There are a few new faces around the fire, too. They wear unusual t-shirts. They smell faintly of petrol and brake cleaner. They have a garage at home that actually houses a proper set of tools. You met most of them awkwardly through social media groups, like Automotive Tinder.

These people are pretty great. They are your new friends, made possible by your excellent decision to drive something special.

Welcome to your new life. I promise your wife will forgive you. In fact, I can guarantee that as she suffers through yet another story of someone’s cycle on Chapman’s Peak that morning in pants that are too tight, she smiles to herself as she thinks of you hammering your 60s sports car through a mountain pass.

The classic car looks better on your than those awful lycra shorts you used to wear on a Sunday morning anyway.

Why?
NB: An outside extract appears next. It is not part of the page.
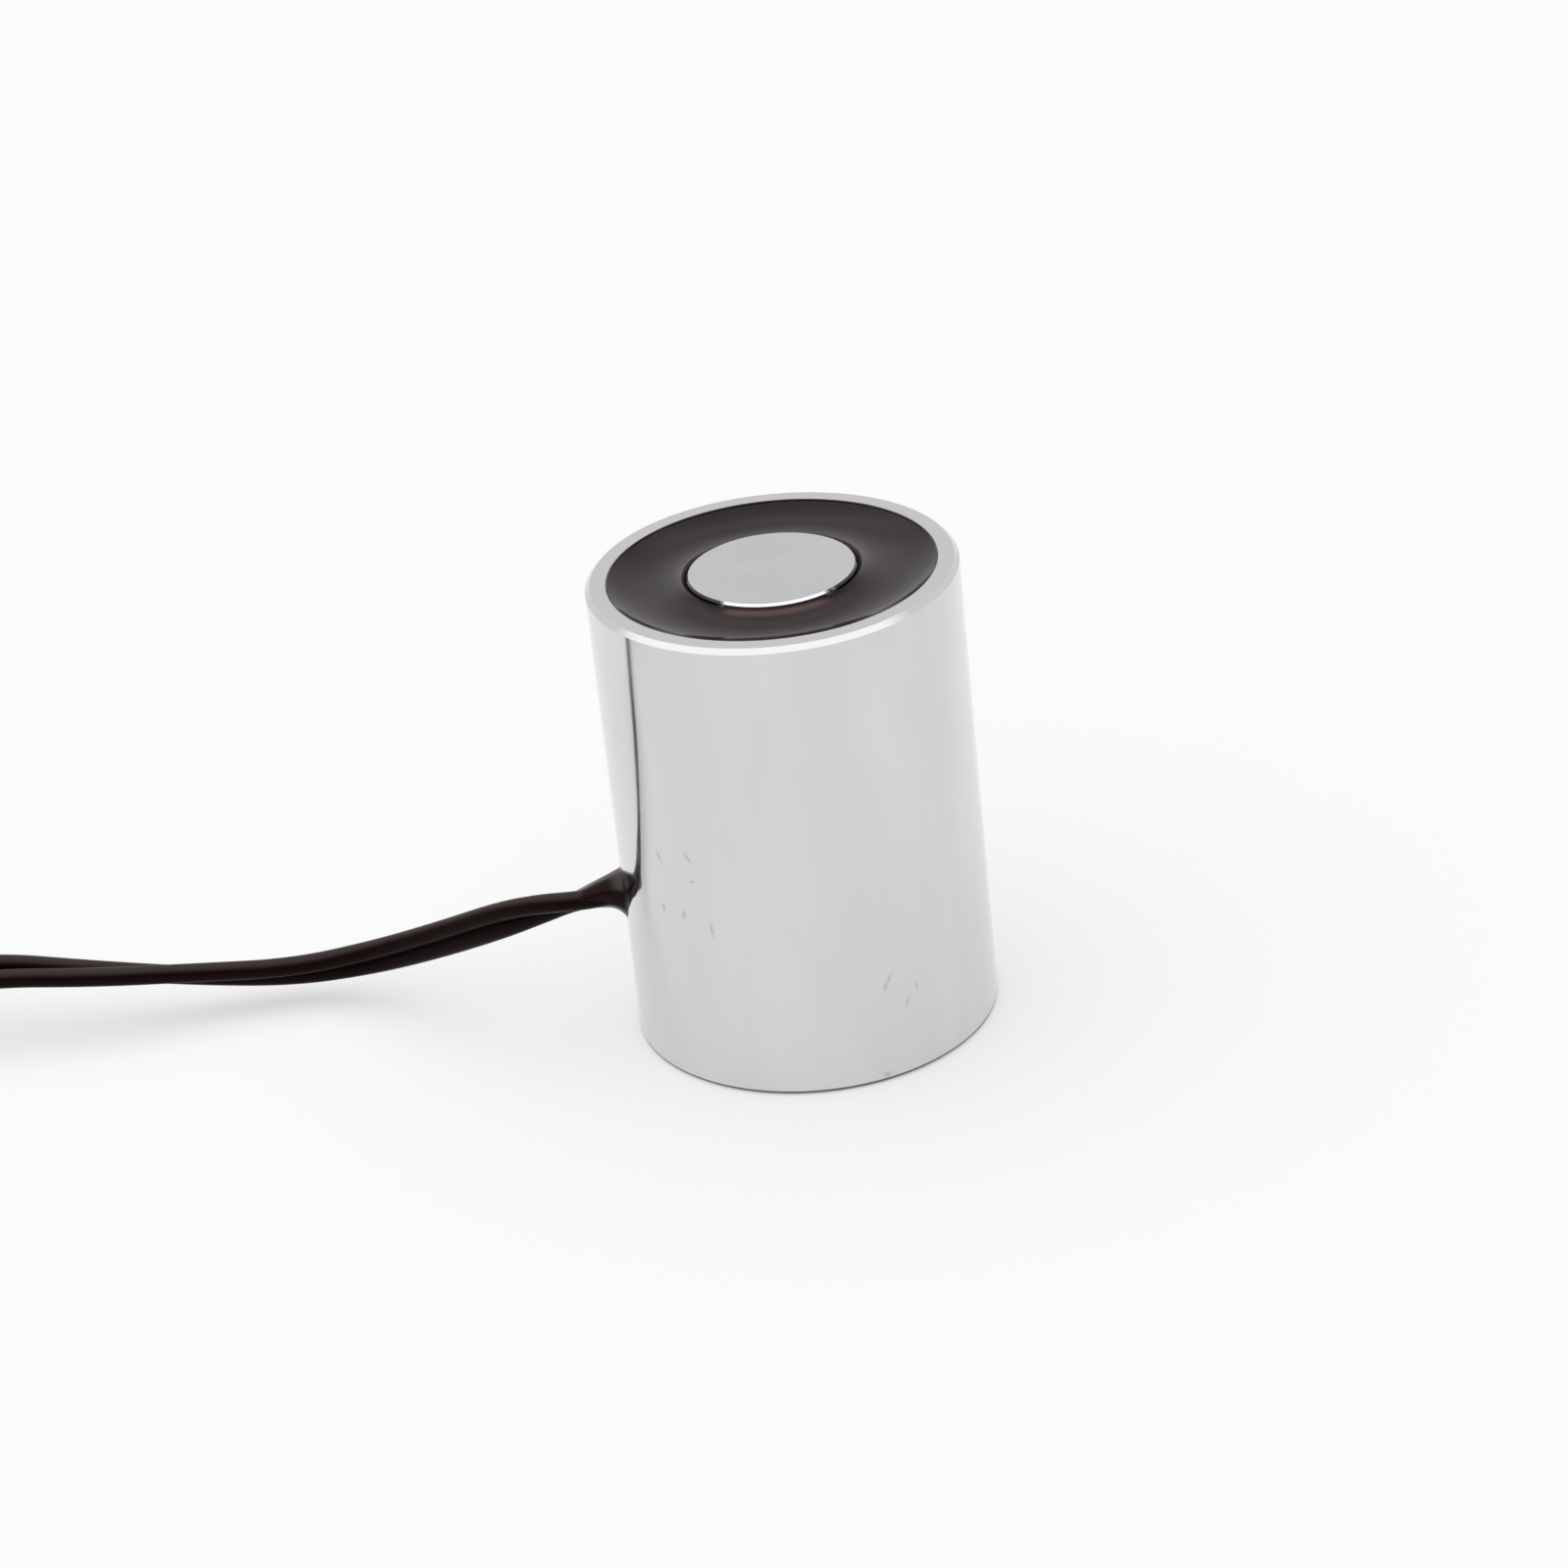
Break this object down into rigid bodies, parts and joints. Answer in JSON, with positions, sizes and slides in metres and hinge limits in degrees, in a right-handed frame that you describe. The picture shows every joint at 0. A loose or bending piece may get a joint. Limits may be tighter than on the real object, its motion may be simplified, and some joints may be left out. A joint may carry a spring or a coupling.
{
  "type": "holding electromagnet",
  "caption": "Round pot-shaped holding electromagnet with a plated steel cup, central pole, potted coil, tapped back and flexible leads out of its side.",
  "frame": {"origin": "centre of the round mounting face at the back of the magnet, where it stands", "axes": "+Z from the mounting face to the pole face, -X towards the side where the leads leave"},
  "size_m": [0.1381, 0.0337, 0.04],
  "materials": {
    "plated_steel": "bright nickel plate over turned and polished steel",
    "turned_steel": "faced steel with fine concentric turning marks",
    "bobbin_nylon": "moulded glass-filled nylon, natural",
    "enamelled_copper": "enamelled copper wire",
    "polyester_tape": "yellow polyester film tape",
    "solder": "tinned strands and solder",
    "sleeve": "black shrink sleeve",
    "epoxy": "glossy cast epoxy, black-brown",
    "seal_glue": "glossy drawn-out glue, black-brown",
    "lead_pvc": "smooth extruded PVC, black-brown",
    "tie_nylon": "moulded black nylon"
  },
  "bodies": {
    "root": {"housing": "plated_steel", "core": "turned_steel", "bobbin": "bobbin_nylon", "winding": "enamelled_copper", "winding_tape": "polyester_tape", "start_wire": "enamelled_copper", "finish_wire": "enamelled_copper", "solder_joint_a": "solder", "solder_joint_b": "solder", "joint_sleeve_a": "sleeve", "joint_sleeve_b": "sleeve", "lead_a_inner_end": "solder", "lead_b_inner_end": "solder", "potting": "epoxy", "lead_seal": "seal_glue", "lead_a": "lead_pvc", "lead_b": "lead_pvc", "lead_coil": "lead_pvc", "lead_a_tinned_end": "solder", "lead_b_tinned_end": "solder", "coil_tie": "tie_nylon"}
  },
  "joints": []
}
Because classic cars are damn cool.

8 thoughts on “Classic Car Virgin

  1. Harry G says:

    Loved It!!!

    Great Article!

    1. Carbs and Coffee says:


  2. SJ Smit says:

    Great article! ? I have been fortunate enough to own a 1969 Ford 20m with a black coupe roof… Summer driving are not to be attempted in the mid day sun. You’re literally being slow cooked from above whilst simultaneously being fried from beneath, compliments of the lava spewing core from that beautiful sounding 3 liter V6. Owners from the 60s and 70s were tough as nails!

    Keep up the great writing!

    1. Carbs and Coffee says:

      Thanks so much – tough as nails indeed. No prizes for baking in the midday sun…but the morning and early evening drives always make up for it!

  3. David says:

    Great read, can appreciate all the comments-except for the baking sun here in UK! Lucky enough to run an Alfa GT Junior, kept in a garage!

    1. Carbs and Coffee says:

      UK weather definitely a different ball game…

  4. Demis says:

    Hey Rob. Great article, and it’s so true! Classic cars are awsome! I have a 72 Alfa Berlina 2.0 love driving her !

    1. Carbs and Coffee says:

      My first classic was a ’76 Berlina 2.0 – still have such a soft spot for that car!